Attack is a form of defence from an operational stand point. Anyone who employ a completely static defence and no mobile reserves will eventually be destroyed no mater what. Just because something can cause chock does not mean it is not perfectly usable during defensive operations. This is why elusive enemies are so powerful in defence and why a mobile defence is often much stronger than a static defence in general.
If you look at the number of men you need to hold of an offensive force it is not going to decrease just because you have a line full of "berserkers", they just fight tactically different from a pikeman.
That is why I find it peculiar that a unit can have a higher offensive operation value than what they can have while defending in general as attack is a form of most often effective defence.
The best defence in any firefight on the modern battlefield is not armour, it is suppression firepower. If the opponent can't fire at you, you don't need armour in the first place.
The difference in strength from an operational standpoint is the mobility of a unit. The more mobility a unit has the more effective it is in a dual role to support both attack and defence. This is why static units such as Garrisons are so bad at offensive operations. Sure they could potentially be used for some offensive operations, but they are so ill equipped for it that no one would ever use them as such. That does not mean that they will not use attack as a measure of defending themselves in a tactical perspective.
I think I just have a different view of tactical versus operational units strength and weaknesses.
I would generally say that any units that are so one dimensional they they attack no matter the consequences are really weak units as they are extremely predictable by the enemy from an operational or strategical perspective and will be destroyed accordingly by superior firepower. Numidian cavalry (as an example) was not really an offensive formation, being elusive is a very strong defensible characteristics from an operational standpoint as you can harass enemy supply lines and movement from a strategic point of view and thereby restrict enemy operational movement.

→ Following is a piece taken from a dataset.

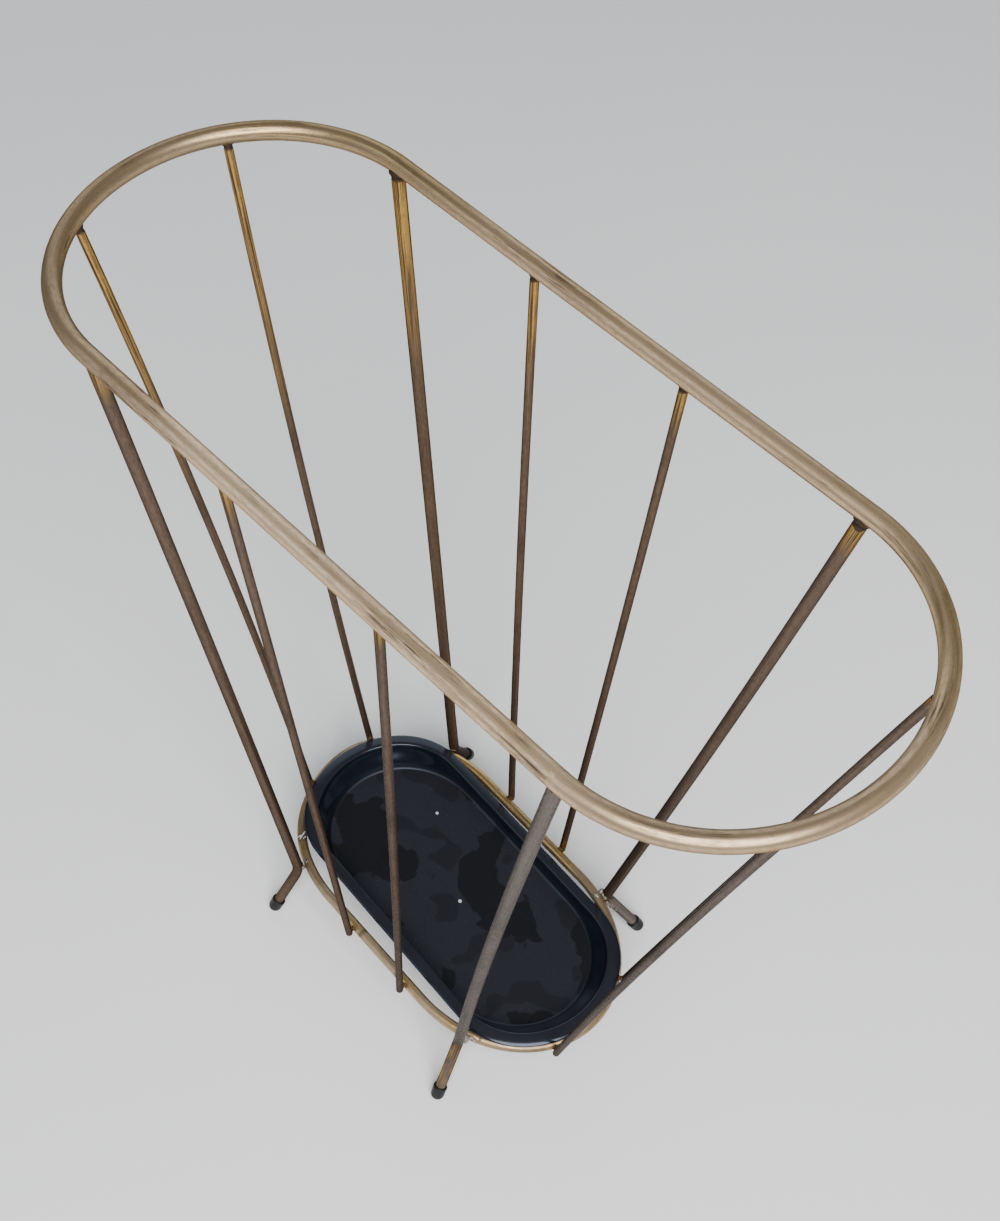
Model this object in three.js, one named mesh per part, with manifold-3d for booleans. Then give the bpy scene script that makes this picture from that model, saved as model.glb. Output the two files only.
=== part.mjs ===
// Magazine rack: a brass-coloured wire basket on four splayed legs, with a loose black tray in its foot.
// Millimetres, +Z up. The origin is on the floor, under the middle of the rim. +X runs along the rack's
// long axis and -Y is its front.
import * as THREE from 'three';
import Module from 'manifold-3d';
import { mergeVertices } from 'three/addons/utils/BufferGeometryUtils.js';

const wasm = await Module();
wasm.setup();

// ---- driving dimensions ---------------------------------------------------------------------------

// An oval is two straight sides of length 2 * straight, closed by half-ellipses that reach out by reach.
// It is turned about Z by turn degrees and moved by shift. A dent is a place on its left end that is
// knocked in: where it is round the end (from -90 at the front to 90 at the back), how far it spreads
// to each side and how deep it is.
const RIM = { straight: 152.5, reach: 89.5, halfWidth: 97, height: 510, turn: 0, shift: [0, 0] };
const RING = {
  straight: 50, reach: 87, halfWidth: 72.5, height: 47.5, turn: -2.6, shift: [-2.4, -0.7],
  dent: { angle: -18, spread: 45, depth: 3.2 },
};
const TRAY_LIP = { straight: 80.5, reach: 55.7, halfWidth: 63.7, turn: -3.9, shift: [-1.2, 1.4] };
const TRAY_FLOOR = { straight: 57, reach: 60, halfWidth: 56 };

const RIM_R = 5; // radius of the rim's tube
const RING_R = 3.5; // radius of the lower ring's rod
const LEG_R = 3.75;
const ROD_R = 2.5;
const JOINT_GAP = 0.4; // kept between brazed neighbours
const TOP_INSET = 0.8; // how far inside the rim's centreline the uprights aim

const ROD_DROP = 4; // how far a rod's end passes below the ring's centreline
const BEND_REACH = 8; // length of leg taken up by half of the bend above the foot
const FOOT_HEIGHT = 4.6; // height of the centre of a cap's round end

const CAP_R = 5;
const CAP_BORE_R = LEG_R + 0.3;
const CAP_LENGTH = 7.5; // from the centre of the round end to the cap's mouth
const LEG_END = 0.6; // how far above the centre of the round end the leg stops

const TRAY_TOP = 54.5; // height of the crest of the tray's lip
const TRAY_LIP_WIDTH = 6.5;
const TRAY_LIP_UNDER = 51.4; // height of the lip's underside, just over the ring
const TRAY_FLOOR_TOP = 38;
const TRAY_WALL = 2;

// at: which end (x) and which side (y). top and low are the places on the rim and on the ring, either
// by x along the straight or by angle round the end (0 at the tip, 90 where the straight begins).
// bow: how far the upright is bent sideways at half its length.
const LEGS = [
  { name: 'front_left', at: [-1, -1], top: { x: 151.5 }, low: { angle: 69 }, bend: 44,
    foot: [-96, -92.5], bow: [0.3, 0.3] },
  { name: 'front_right', at: [1, -1], top: { x: 153 }, low: { angle: 65.5 }, bend: 47.5,
    foot: [89, -102], bow: [-1.6, -1.5] },
  { name: 'back_right', at: [1, 1], top: { x: 149.5 }, low: { angle: 75.5 }, bend: 43.5,
    foot: [95.5, 90], bow: [1.3, 1.3] },
  { name: 'back_left', at: [-1, 1], top: { x: 156 }, low: { angle: 66 }, bend: 44.5,
    foot: [-94, 98.5] },
];
const RODS = [
  { name: 'front_left', at: [-1, -1], top: { x: 57 }, low: { x: 21.5 } },
  { name: 'front_right', at: [1, -1], top: { x: 47 }, low: { x: 34 }, bow: [0.6, 0.6] },
  { name: 'back_left', at: [-1, 1], top: { x: 56.5 }, low: { x: 29.5 }, bow: [-0.7, -0.7] },
  { name: 'back_right', at: [1, 1], top: { x: 42.5 }, low: { x: 26 }, bow: [0.6, 0.6] },
  { name: 'left_front', at: [-1, -1], top: { angle: 30 }, low: { angle: 20.2 }, bow: [3.6, 3] },
  { name: 'left_back', at: [-1, 1], top: { angle: 28.5 }, low: { angle: 23 }, bow: [-1.8, -1.8] },
  { name: 'right_back', at: [1, 1], top: { angle: 29.5 }, low: { angle: 32.5 }, bow: [-0.7, -0.5] },
  { name: 'right_front', at: [1, -1], top: { angle: 30 }, low: { angle: 20.5 }, bow: [-2, 0] },
];

// Facets
const END_STEPS = 26; // round one end of an oval
const TUBE_SIDES = 12;
const ROD_SIDES = 8;
const CAP_SIDES = 12;
const BOW_STEPS = 5;
const BEND_STEPS = 5;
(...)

In my opinion having a line of heavy infantry standing their ground on a hill, thereby claiming the hill is not operational defensible characteristics but a tactical one. Skirmishers that delay or prevent an enemy army from moving out of an area is a great example of an effective defensive operational use of a formation. The same is the guerrilla fighting formations of VC forces in Vietnam where the elusive nature of the forces meant that winning a battle one day meant loosing the same battlefield tomorrow without the opposing forces even having to fight for it.